Prompt
Return all of the lines below exactly as they are.

Stored data

--- start ---

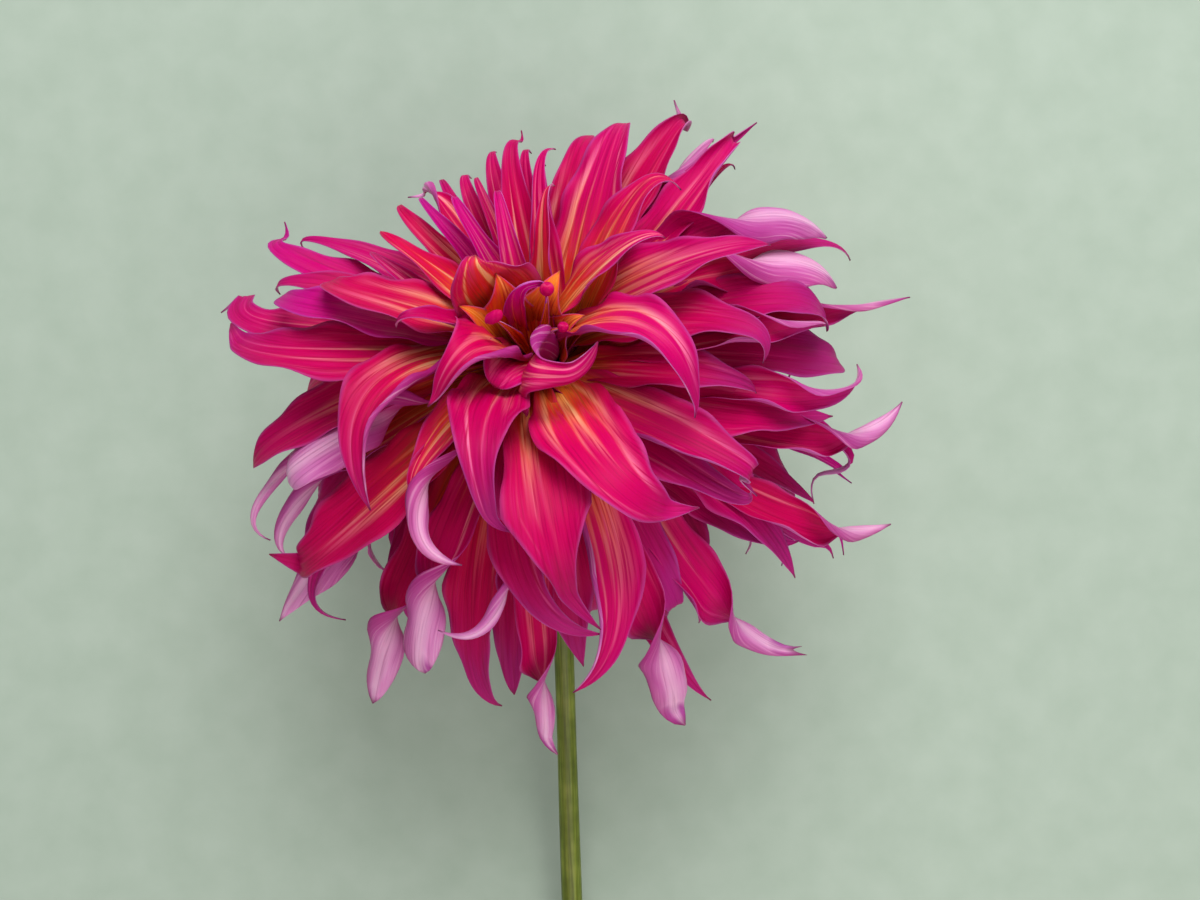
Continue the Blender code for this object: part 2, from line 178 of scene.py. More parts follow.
# Rings: down the dome and its neck, along the stem, then over the cut edge into the pith
dome_angles = np.radians(np.linspace(1, 104, 34))
dome_places = DOME_RADIUS * np.cos(dome_angles)[:, None] * AXIS
dome_radii = DOME_RADIUS * np.sin(dome_angles)
neck_back = np.linspace(5.0, STEM_START - 1.0, 14)
neck_radii = np.interp(neck_back, [3.6, 8.0, 12.0, 16.0, 21.0], [14.5, 11.2, 7.6, 5.4, 3.75])
last = unit(STEM_END_DIRECTION)
end_height = GROUND + STEM_END_RADIUS * np.sqrt(1 - last[2] ** 2)
start, end = -STEM_START * AXIS, np.array([*STEM_END, end_height])
t = np.linspace(0, 1, STEM_RINGS)
stem_line = bezier((start, start - STEM_HANDLES[0] * AXIS, end - STEM_HANDLES[1] * last, end), t)
stem_radii = STEM_RADIUS + (STEM_END_RADIUS - STEM_RADIUS) * t
places = np.concatenate([dome_places, -neck_back[:, None] * AXIS, stem_line])
radii = np.r_[dome_radii, neck_radii, stem_radii]
tangent = unit(np.gradient(places, axis=0))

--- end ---

Solution to the problem
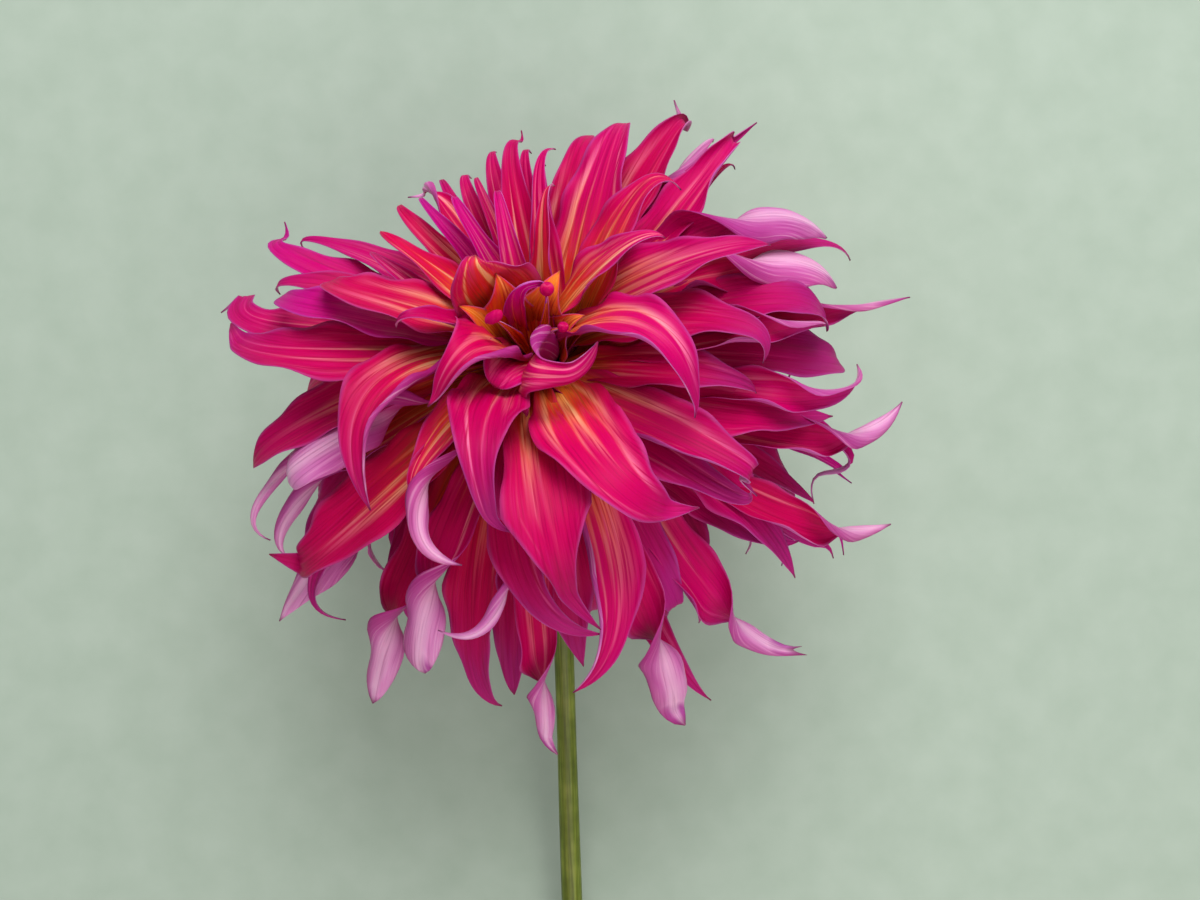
Continue the Blender code for this object: part 2, from line 178 of scene.py. More parts follow.
# Rings: down the dome and its neck, along the stem, then over the cut edge into the pith
dome_angles = np.radians(np.linspace(1, 104, 34))
dome_places = DOME_RADIUS * np.cos(dome_angles)[:, None] * AXIS
dome_radii = DOME_RADIUS * np.sin(dome_angles)
neck_back = np.linspace(5.0, STEM_START - 1.0, 14)
neck_radii = np.interp(neck_back, [3.6, 8.0, 12.0, 16.0, 21.0], [14.5, 11.2, 7.6, 5.4, 3.75])
last = unit(STEM_END_DIRECTION)
end_height = GROUND + STEM_END_RADIUS * np.sqrt(1 - last[2] ** 2)
start, end = -STEM_START * AXIS, np.array([*STEM_END, end_height])
t = np.linspace(0, 1, STEM_RINGS)
stem_line = bezier((start, start - STEM_HANDLES[0] * AXIS, end - STEM_HANDLES[1] * last, end), t)
stem_radii = STEM_RADIUS + (STEM_END_RADIUS - STEM_RADIUS) * t
places = np.concatenate([dome_places, -neck_back[:, None] * AXIS, stem_line])
radii = np.r_[dome_radii, neck_radii, stem_radii]
tangent = unit(np.gradient(places, axis=0))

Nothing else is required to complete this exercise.